[Collected data]
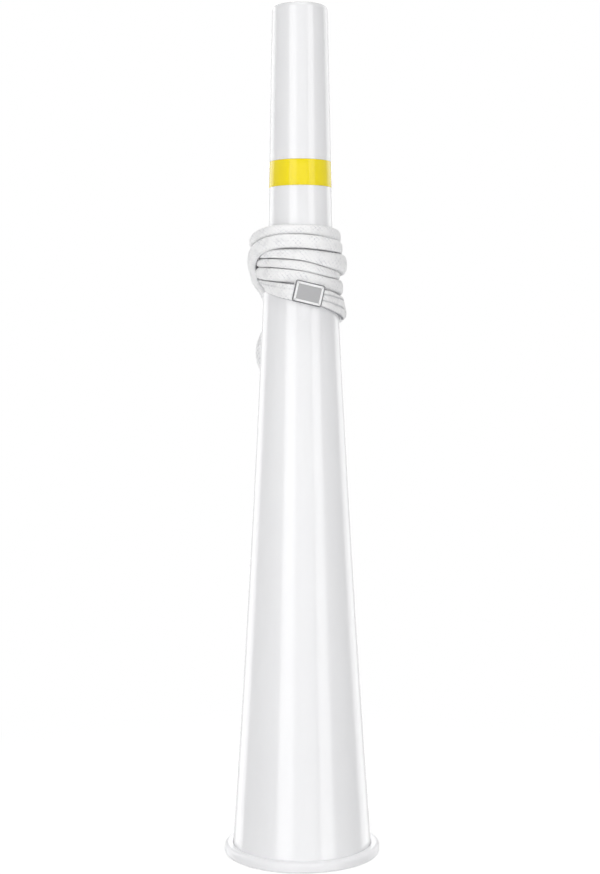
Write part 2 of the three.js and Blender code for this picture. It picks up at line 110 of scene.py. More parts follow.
def hermite(start: float, end: float, slope_start: float, slope_end: float, share: float) -> float:
    """A cubic from start to end with the given slopes.

    Args:
        start: The value at share 0.
        end: The value at share 1.
        slope_start: The slope at share 0.
        slope_end: The slope at share 1.
        share: The place, from 0 to 1.

    Returns:
        The value at that place.
    """
    square, cube = share * share, share ** 3
    return (
        (2 * cube - 3 * square + 1) * start
        + (cube - 2 * square + share) * slope_start
        + (3 * square - 2 * cube) * end
        + (cube - square) * slope_end
    )


def from_table(table: Table, place: float) -> float:
    """A smooth value between the rows of a table.

    Args:
        table: Rows of place and value, by rising place.
        place: The place that is asked for.

    Returns:
        The value there, on a cubic through the rows.
    """
    last = len(table) - 1
    k = max(1, next((k for k, row in enumerate(table) if row[0] > place), last))
    (x0, y0), (x1, y1) = table[k - 1], table[k]
    before, beyond = table[max(0, k - 2)], table[min(last, k + 1)]
    span = x1 - x0
    slope_start = (y1 - before[1]) / (x1 - before[0]) * span if k > 1 else y1 - y0
    slope_end = (beyond[1] - y0) / (beyond[0] - x0) * span if k < last else y1 - y0
    share = min(1.0, max(0.0, (place - x0) / span))
    return hermite(y0, y1, slope_start, slope_end, share)


def on_circle(radius: float, degrees: float, z: float) -> Vector:
    """The place at a radius and a height, at an azimuth from the front."""
    azimuth = math.radians(degrees)
    return Vector((radius * math.sin(azimuth), -radius * math.cos(azimuth), z))


def linear_colour(hex_code: str) -> tuple[float, float, float, float]:
    """The linear colour of an sRGB hex code.

    Args:
        hex_code: Six digits, such as F4F4F5.

    Returns:
        The colour, with an alpha of 1.
    """
    channels = [int(hex_code[k:k + 2], 16) / 255 for k in (0, 2, 4)]
    linear = [c / 12.92 if c <= 0.04045 else ((c + 0.055) / 1.055) ** 2.4 for c in channels]
    return (*linear, 1.0)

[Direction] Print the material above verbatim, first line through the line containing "the given slopes.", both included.

[Task response]
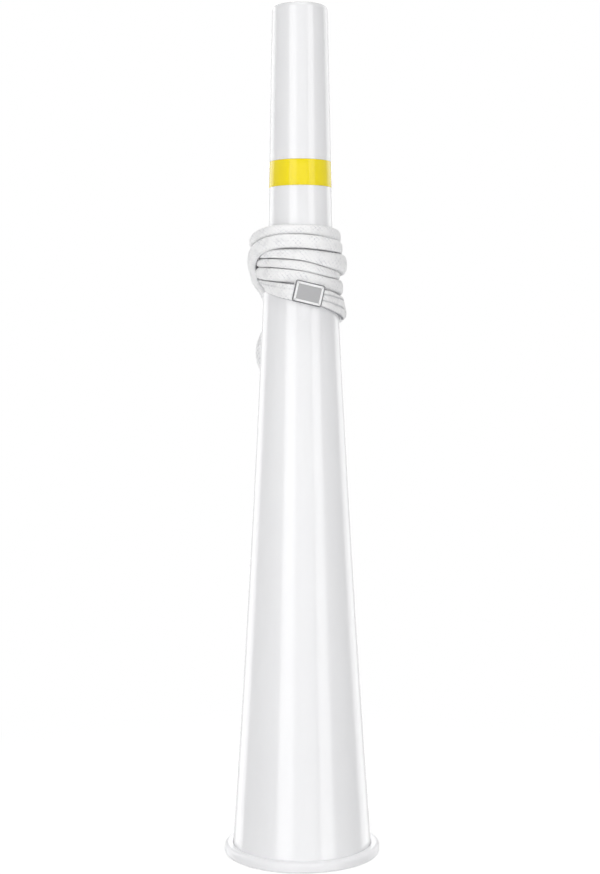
Write part 2 of the three.js and Blender code for this picture. It picks up at line 110 of scene.py. More parts follow.
def hermite(start: float, end: float, slope_start: float, slope_end: float, share: float) -> float:
    """A cubic from start to end with the given slopes.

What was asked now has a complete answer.